Five tugs work to refloat the Ever Forward, March 29, 2022. Photo courtesy Maritime Safety Innovation Lab

New Attempt to Refloat Ever Forward

Mike Schuler
Total Views: 10882
March 30, 2022

Update: Tonight’s refloating attempt was unsuccessful.

A second attempt to refloat the Ever Forward will take place this evening using seven tugboats, a U.S. Coast Guard spokesperson has confirmed to gCaptain.

The refloating effort is expected to take place during the next high tide at around 6 p.m eastern time.

The operation will involve seven tugs, two more than the unsuccessful operation to refloat the ship on Tuesday, the Coast Guard said. Dredgers were currently continuing to dredge around the vessel in preperation for the refloating attempt.

Ever Forward grounded back on March 13 after straying from the Craighill shipping channel in Chesapeake Bay as it departed the Port of Baltimore with a pilot on board.
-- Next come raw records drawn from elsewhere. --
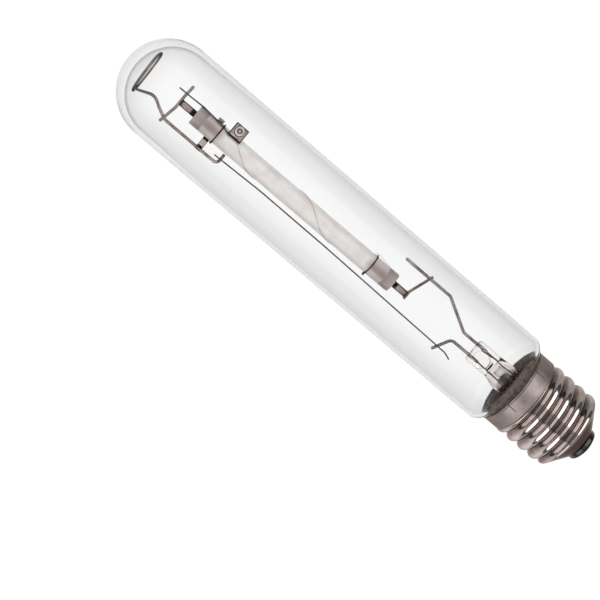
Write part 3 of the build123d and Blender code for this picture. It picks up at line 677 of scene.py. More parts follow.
def stemRows():
    # Rows of closed sections: y = centre + a * |cos|^(2/n), z = b * |sin|^(2/n), with n from 2 (round) to 3.4
    # (pinched flat). The two faces of the press sink by a smooth bump over an oval.
    neck, tube, top = bulb["neckRadius"], stem["tubeRadius"], stem["tubeTop"]
    lip, lipStart, neckEnd = neck - bulb["wall"], stem["lipStart"], bulb["neckEnd"]
    bend = lip - tube
    mouth = bend + stem["wall"]
    q = np.linspace(0, np.pi / 2, 20)
    flare = np.stack([neckEnd + bend - bend * np.cos(q), lip - bend * np.sin(q)], 1)
    flareIn = np.stack([neckEnd + bend - mouth * np.cos(q), lip - mouth * np.sin(q)], 1)[::-1]
    edge = [(lipStart, neck - 0.4), (lipStart + 0.35, neck - 0.03), (neckEnd - 0.01, neck - 0.03)]
    outer = np.concatenate([edge, [(neckEnd - 0.01, lip)], flare, [(top, tube)]])
    start, end, fold = stem["pressStart"], stem["pressEnd"], stem["endRound"]
    xPress = np.concatenate([np.linspace(top, start, 16)[1:], np.linspace(start, end - fold, 44)[1:]])
    e = np.linspace(0, np.pi / 2, 10)[1:]
    drop = fold * (1 - np.cos(e))
    share = smooth((xPress - top) / (start - top))
    waist = stem["waist"] * np.exp(-(((xPress - stem["waistX"]) / 2.0) ** 2))
    wide, thick, offAxis = stem["pressWidth"] / 2, stem["pressThickness"] / 2, stem["pressOffAxis"]
    halfWide, halfThick = tube + (wide - tube) * share - waist, tube + (thick - tube) * share

    def row(x, centre, a, b, n):
        return np.stack(np.broadcast_arrays(x, centre, a, b, n), 1)

    outerRows = np.concatenate(
        [
            row(outer[:, 0], 0.0, outer[:, 1], outer[:, 1], 2.0),
            row(xPress, offAxis * share, halfWide, halfThick, 2 + 1.4 * share),
            row(end - fold + fold * np.sin(e), offAxis, wide - drop, thick - drop, 3.0),
            row([end], offAxis, 0.0, 0.0, 2.0),
        ]
    )
    # The bore flattens with the press at its end
    boreX, boreWide, boreHigh = np.array(stem["boreEnd"]).T
    flareX, flareRadius = np.concatenate([[(top, tube - stem["wall"])], flareIn]).T
    boreX, boreWide = np.concatenate([top + boreX, flareX]), np.concatenate([boreWide, flareRadius])
    innerRows = row(boreX, 0.0, boreWide, np.concatenate([boreHigh, flareRadius]), 2.0)
    t = np.linspace(0, 2 * np.pi, 96, endpoint=False)

    def sections(rows):
        x, centre, a, b, n = [rows[:, i : i + 1] for i in range(5)]
        c, s = np.cos(t), np.sin(t)
        y = centre + a * np.sign(c) * np.abs(c) ** (2 / n)
        z = b * np.sign(s) * np.abs(s) ** (2 / n)
        return np.stack([x + 0 * y, y, z], -1)

    skin = sections(outerRows)
    oval = np.abs((skin[..., 0] - stem["dishX"]) / (stem["dishLength"] / 2)) ** 3
    oval = oval + np.abs((skin[..., 1] - stem["dishY"]) / (stem["dishWidth"] / 2)) ** 3
    onPress = skin[..., 0] > start - 1
    skin[..., 2] -= np.sign(skin[..., 2]) * stem["dishDepth"] * smooth((1.1 - oval) / 0.5) * onPress
    return skin, sections(innerRows)


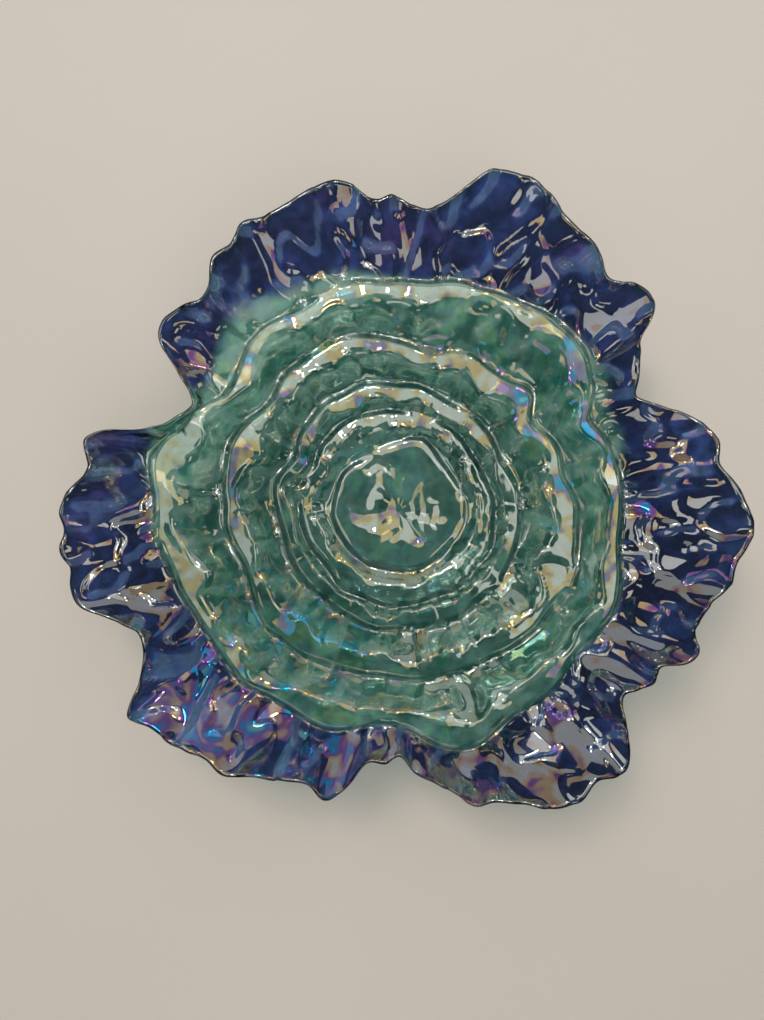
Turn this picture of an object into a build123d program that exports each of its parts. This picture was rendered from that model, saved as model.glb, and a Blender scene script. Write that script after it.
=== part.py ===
from build123d import *

import math
import os

# A three-petalled flower bowl of art glass, one sheet slumped to nested wavy terraces with a
# flared, scalloped flange. Millimetres. It stands on its base, +Z up out of the mouth, and the
# origin is on the table under the middle of the bowl's box.

# ---- driving dimensions ----
OVERALL_HEIGHT = 80.0     # table to the highest point of the rim
GLASS_THICKNESS = 5.0     # straight down through the sheet
WELL_FLAT_RADIUS = 20.0   # the level middle of the well
BASE_RADIUS = 52.0        # the flat ground patch under the well
STATIONS_OVER_PATCH = 11  # how many of the upper face's stations lie over that patch

FOOT_DIAMETER = 12.7      # where it is stuck on
FOOT_TREAD_DIAMETER = 10.0
FOOT_HEIGHT = 3.0
FOOT_EDGE_RADIUS = 1.2
FOOT_CIRCLE_RADIUS = 44.0
FOOT_COUNT = 4
FIRST_FOOT_BEARING = 45.0
ADHESIVE_DIAMETER = 10.5
ADHESIVE_THICKNESS = 0.2

BASE_Z = FOOT_HEIGHT + ADHESIVE_THICKNESS      # underside of the glass
WELL_Z = BASE_Z + GLASS_THICKNESS              # upper face at the middle of the well

# Every curve below is closed round the flower's own centre, and is a list of bearings, in
# degrees counter-clockwise from +X, with the reach there in millimetres.

# ---- the rim's scalloped edge, petal by petal, from one deep notch to the next ----
RIGHT_PETAL = [
    (270, 155), (273, 165), (277, 170), (280.5, 177), (284, 186), (287.5, 186), (292.5, 193),
    (298, 205), (301.5, 207), (306.5, 204), (308.5, 209), (310.5, 212), (313.5, 205),
    (316.5, 190), (320.5, 179), (323, 184), (325.5, 189), (329, 186), (331.5, 197),
    (334, 201), (338, 193.5), (343, 196), (346.5, 204), (350.5, 205.5), (354, 211),
    (357, 214), (360, 210), (364, 205), (368, 197), (373.5, 199.5), (378, 189), (382, 175.5),
]
UPPER_PETAL = [
    (386, 165), (389, 170), (393, 178), (395.8, 184), (397.5, 197), (400.5, 201.5),
    (404, 198), (408, 190.5), (412, 197), (416.5, 200.5), (421.5, 206.5), (425.5, 214),
    (431, 218), (435.5, 214), (438.5, 202.5), (442, 190), (446, 185.5), (451.5, 193),
    (454.5, 189.5), (458.5, 200), (463, 204.5), (467, 201), (474, 197), (479.5, 199),
    (483, 192), (487, 190), (490, 181), (493, 178), (498, 185.5), (502, 189), (505, 184),
    (508, 166),
]
LEFT_PETAL = [
    (512.5, 147), (517, 152.5), (521, 161), (523, 171), (524.5, 187), (526.5, 197),
    (529, 197), (532, 191.5), (537, 202.5), (540.5, 207), (543, 205), (547, 208.5),
    (550, 205), (553, 208), (557, 205.5), (560, 193), (565, 179), (570, 182.5),
    (573.5, 193), (577, 208.5), (581, 203), (588, 197), (592, 193), (596, 194), (601, 184.5),
    (607, 179.5), (611, 177.5), (616, 184), (619, 175.5), (622, 161), (627, 159),
]
RIM = RIGHT_PETAL + UPPER_PETAL + LEFT_PETAL

# ---- the crests of the terraces, from the main ridge inwards ----
MAIN_RIDGE = [
    (8, 140), (19, 136), (26, 134), (33, 145), (45, 157), (57, 152), (75, 148), (87, 144),
    (97, 147), (114, 142), (131, 142), (148, 134), (157, 146), (168, 159), (180, 155),
    (194, 151), (205, 144.5), (222, 146), (238, 143), (252, 144), (266, 134.5), (272, 138),
    (280, 151), (286, 155.5), (297, 149), (312, 148), (322, 144.5), (338, 148), (350, 141),
]
SECOND_CREST = [
    (1, 115), (10, 110), (24, 109), (35, 104.5), (42, 114), (50, 109), (66, 110), (80, 104),
    (92, 110), (107, 118), (122, 116), (142, 111), (160, 118), (175, 114), (190, 110),
    (200, 105), (214, 113), (228, 113), (248, 109), (270, 109), (290, 110), (308, 113),
    (329, 118), (345, 118),
]
THIRD_CREST = [
    (0, 80), (20, 76), (38, 75), (54, 79), (78, 80), (103, 84), (127, 85), (140, 82),
    (152, 78), (166, 83), (188, 79), (223, 77), (251, 78), (284, 79), (310, 80), (335, 81),
]
INNER_LIP = [(bearing, reach * 0.79) for bearing, reach in THIRD_CREST]
WELL_CREST = [
    (3, 42), (42, 41), (68, 48), (96, 43), (129, 41), (171, 43), (201, 42), (244, 38), (287, 37),
]

# ---- each crest: its height over the well, and how far the glass dips just outside it ----
TERRACES = [
    (WELL_CREST, 2.6, 1.4),
    (INNER_LIP, 7.0, 2.0),
    (THIRD_CREST, 13.6, 3.4),
    (SECOND_CREST, 26.8, 4.8),
    (MAIN_RIDGE, 44.0, 6.0),
]
DIP_WIDTH = 5.0
DIP_STATIONS = [0.3, 0.65, 1.0]            # parts of the way down a dip where the relief is set
RISE_STATIONS = [0.2, 0.4, 0.6, 0.8, 1.0]  # parts of the way up from a dip to the next crest
FLANGE_FLARE = 1.25       # over 1, so that the flange steepens towards its edge
EDGE_ANGLES = [30, 60, 90, 120, 150]       # degrees round the fire-polished edge, from its top

# ---- the rim is highest at the petals' tips and comes down into the notches ----
DEEP_NOTCHES = [26, 152.5, 268]
SHALLOW_NOTCHES = [86, 205, 320.5]
DEEP_NOTCH_DROP = 16.0
SHALLOW_NOTCH_DROP = 6.0
NOTCH_HALF_WIDTH = 24.0   # degrees


def ease(t):
    """0 below 0, 1 above 1, and an even S between."""
    t = min(max(t, 0.0), 1.0)
    return t * t * (3.0 - 2.0 * t)


def reach_at(curve, bearing):
    """A closed curve's reach at a bearing, eased between the points on either side of it."""
    points = sorted((point_bearing % 360, reach) for point_bearing, reach in curve)
    points = [(points[-1][0] - 360, points[-1][1])] + points + [(points[0][0] + 360, points[0][1])]
    for (start, start_reach), (end, end_reach) in zip(points, points[1:]):
        if start <= bearing % 360 <= end:
            return start_reach + (end_reach - start_reach) * ease((bearing % 360 - start) / (end - start))


def rim_height(bearing):
    """Height of the rim's upper face at a bearing."""
    drop = 0.0
    for notches, depth in ((DEEP_NOTCHES, DEEP_NOTCH_DROP), (SHALLOW_NOTCHES, SHALLOW_NOTCH_DROP)):
        for notch in notches:
            away = abs((bearing - notch + 180) % 360 - 180)
            drop = max(drop, depth * (1 - ease(away / NOTCH_HALF_WIDTH)))
    return OVERALL_HEIGHT - drop


def upper_profile(bearing, rim_reach):
    """The upper face from the well out to the rim, at one bearing, as (reach, height) stations."""
    stations = [(WELL_FLAT_RADIUS, WELL_Z)]
    for crest, height, dip in TERRACES:
        foot_reach, foot_z = stations[-1]
        crest_reach, crest_z = reach_at(crest, bearing), WELL_Z + height
        for part_way in RISE_STATIONS:
            reach = foot_reach + (crest_reach - foot_reach) * part_way
            stations.append((reach, foot_z + (crest_z - foot_z) * ease(part_way)))
        for part_way in DIP_STATIONS:
            stations.append((crest_reach + DIP_WIDTH * part_way, crest_z - dip * ease(part_way)))
    foot_reach, foot_z = stations[-1]
    rim_z = rim_height(bearing)
    for part_way in RISE_STATIONS:
        reach = foot_reach + (rim_reach - GLASS_THICKNESS / 2 - foot_reach) * part_way
        stations.append((reach, foot_z + (rim_z - foot_z) * part_way ** FLANGE_FLARE))
    return stations


def full_profile(bearing, rim_reach):
    """The upper face, the rounded edge, and the underside back to the flat ground patch."""
    upper = upper_profile(bearing, rim_reach)
    half = GLASS_THICKNESS / 2
    edge_reach, edge_z = upper[-1][0], upper[-1][1] - half
    edge = []
    for angle in EDGE_ANGLES:
        turn = math.radians(angle)
        edge.append((edge_reach + half * math.sin(turn), edge_z + half * math.cos(turn)))
    under = [(reach, z - GLASS_THICKNESS) for reach, z in upper[STATIONS_OVER_PATCH:]]
    return upper + edge + under[::-1] + [(BASE_RADIUS, BASE_Z)]


def ring_through(points):
    """A closed smooth wire, paced like the rim so that neighbouring rings match up."""
    return Wire([Edge.make_spline(points, periodic=True, parameters=RIM_PACE)])


def point_at(bearing, reach, z):
    return Vector(reach * math.cos(math.radians(bearing)), reach * math.sin(math.radians(bearing)), z)


# ---- the glass: rings from the well out over the edge and back underneath, skinned ----
rim_points = [point_at(bearing, reach, 0) for bearing, reach in RIM]
RIM_PACE = [0.0]
for here, after in zip(rim_points, rim_points[1:] + rim_points[:1]):
    RIM_PACE.append(RIM_PACE[-1] + (after - here).length)

profiles = [full_profile(bearing, reach) for bearing, reach in RIM]
rings = []
for station in zip(*profiles):
    rings.append(ring_through([point_at(bearing, *place) for (bearing, _), place in zip(RIM, station)]))
glass_bowl = Solid.make_loft(rings, ruled=True)

# ---- the feet: a clear domed bumper on a thin adhesive disc, four under the ground patch ----
foot_blank = Cone(
    FOOT_TREAD_DIAMETER / 2, FOOT_DIAMETER / 2, FOOT_HEIGHT, align=(Align.CENTER, Align.CENTER, Align.MIN)
)
tread_edge = foot_blank.edges().sort_by(Axis.Z)[0]
foot = fillet(tread_edge, FOOT_EDGE_RADIUS)
adhesive = Cylinder(
    ADHESIVE_DIAMETER / 2, ADHESIVE_THICKNESS, align=(Align.CENTER, Align.CENTER, Align.MIN)
).moved(Location((0, 0, FOOT_HEIGHT)))

subparts = {"glass_bowl": glass_bowl}
for number in range(FOOT_COUNT):
    bearing = FIRST_FOOT_BEARING + number * 360 / FOOT_COUNT
    place = Location(point_at(bearing, FOOT_CIRCLE_RADIUS, 0))
    subparts[f"bumper_foot_{number + 1}"] = foot.moved(place)
    subparts[f"adhesive_disc_{number + 1}"] = adhesive.moved(place)

# ---- the origin: on the table, under the middle of the bowl's box ----
box = glass_bowl.bounding_box()
to_origin = Location((-(box.min.X + box.max.X) / 2, -(box.min.Y + box.max.Y) / 2, 0))

os.makedirs("parts", exist_ok=True)
for name, shape in subparts.items():
    export_step(shape.moved(to_origin), f"parts/{name}.step")
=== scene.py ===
import math

import bpy
import numpy as np
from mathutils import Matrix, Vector, noise


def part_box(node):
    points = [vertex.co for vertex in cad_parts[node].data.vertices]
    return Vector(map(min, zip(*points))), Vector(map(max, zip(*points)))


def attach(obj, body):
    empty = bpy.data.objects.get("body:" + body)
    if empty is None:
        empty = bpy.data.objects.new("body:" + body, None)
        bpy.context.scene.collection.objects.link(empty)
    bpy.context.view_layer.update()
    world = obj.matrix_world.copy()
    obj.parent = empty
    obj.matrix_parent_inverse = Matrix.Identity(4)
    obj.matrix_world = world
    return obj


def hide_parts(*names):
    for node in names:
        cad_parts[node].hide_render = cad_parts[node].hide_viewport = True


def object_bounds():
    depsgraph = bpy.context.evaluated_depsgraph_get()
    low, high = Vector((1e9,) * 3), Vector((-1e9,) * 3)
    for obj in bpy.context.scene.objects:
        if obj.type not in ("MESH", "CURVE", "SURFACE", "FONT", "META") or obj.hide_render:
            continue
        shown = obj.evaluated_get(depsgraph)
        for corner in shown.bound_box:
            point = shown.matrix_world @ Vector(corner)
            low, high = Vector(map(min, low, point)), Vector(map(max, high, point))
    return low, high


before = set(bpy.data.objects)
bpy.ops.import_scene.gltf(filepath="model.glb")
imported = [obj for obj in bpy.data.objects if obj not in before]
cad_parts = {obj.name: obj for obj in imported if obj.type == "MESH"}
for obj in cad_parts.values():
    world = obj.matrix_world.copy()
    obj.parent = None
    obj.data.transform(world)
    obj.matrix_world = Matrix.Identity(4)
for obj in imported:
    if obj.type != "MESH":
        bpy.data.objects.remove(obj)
cad_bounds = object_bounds()


# ---- camera ----
# The bowl is looked at face on, from over its well and a little to the left of it, at arm's
# length: that close, the rim stands visibly nearer than the base.
EYE_HEIGHT = 0.540
EYE_LEFT_OF_WELL = 0.0115
opposite_feet = [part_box(f"bumper_foot_{number}") for number in (1, 3)]
well_x = sum(low[0] + high[0] for low, high in opposite_feet) / 4
well_y = sum(low[1] + high[1] for low, high in opposite_feet) / 4

camera_data = bpy.data.cameras.new("camera")
camera_data.lens = 27.0
camera_data.sensor_width = 36.0
camera = bpy.data.objects.new("camera", camera_data)
camera.location = (well_x - EYE_LEFT_OF_WELL, well_y, EYE_HEIGHT)
bpy.context.scene.collection.objects.link(camera)
bpy.context.scene.camera = camera


# ---- the glass: its form ----
# One 5 mm sheet of coloured glass, slumped in a kiln over a three-petalled mould and
# fire-polished: a shallow well, nested terraces that each end in a lip, and a pebbled flange
# with a scalloped, rounded edge.
MM = 0.001
GLASS_THICKNESS = 5.0 * MM
BASE_RADIUS = 52.0 * MM
BEARINGS = 600

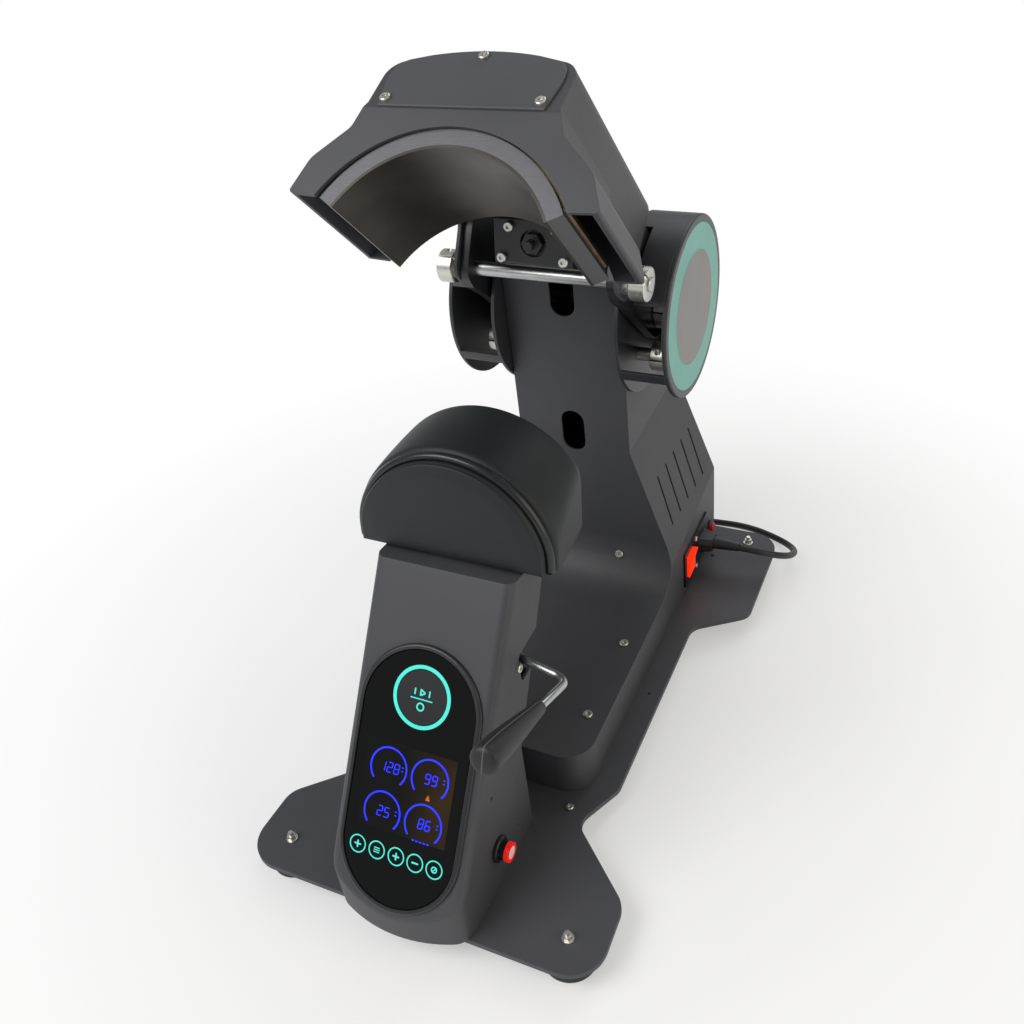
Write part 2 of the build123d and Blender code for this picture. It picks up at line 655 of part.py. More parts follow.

AIS showed that the ship was travelling at about 13 knots when it exited the dredged channel and came to a screeching halt in around 25 feet of water. It’s draft was reported to be 13 meters (42.6 feet).

Officials said previously that if yesterday’s first attempt to refloat the vessel was unsuccesfful, a second attempt would take place April 3-4.

The five tugs involved in yesterday’s operation were Signet Warhorse II, Atlantic Salvor, Atlantic Enterprise, April Moran and Lynn Moran. The biggest and most powerful, Signet Warhorse II, is 12,500 horsepower and 153 metric tons bollard pull.

AIS showed the five tugs from yesterday as of 3:50 p.m. eastern. The firefighting tug Z-One arrived on scene at around 5:30 p.m., according to ship tracking and maritime analytics provider MarineTraffic.

The configuration yesterday involved two tugs pulling on the starboard quarter, one pulling on the stern, and two pushing on the port side.

The National Weather Service has issued a small craft advisory for the Chesapeake Bay in effect until 4 a.m. Friday with southeast winds gusting to 25 knots and seas around 3 feet. This system is expected to bring high tides of around 2 feet, about 0.5 to 1 foot more than normal.

It seems salvors will try to take advantage of higher high tides from the passing system to attempt to refloat the ship.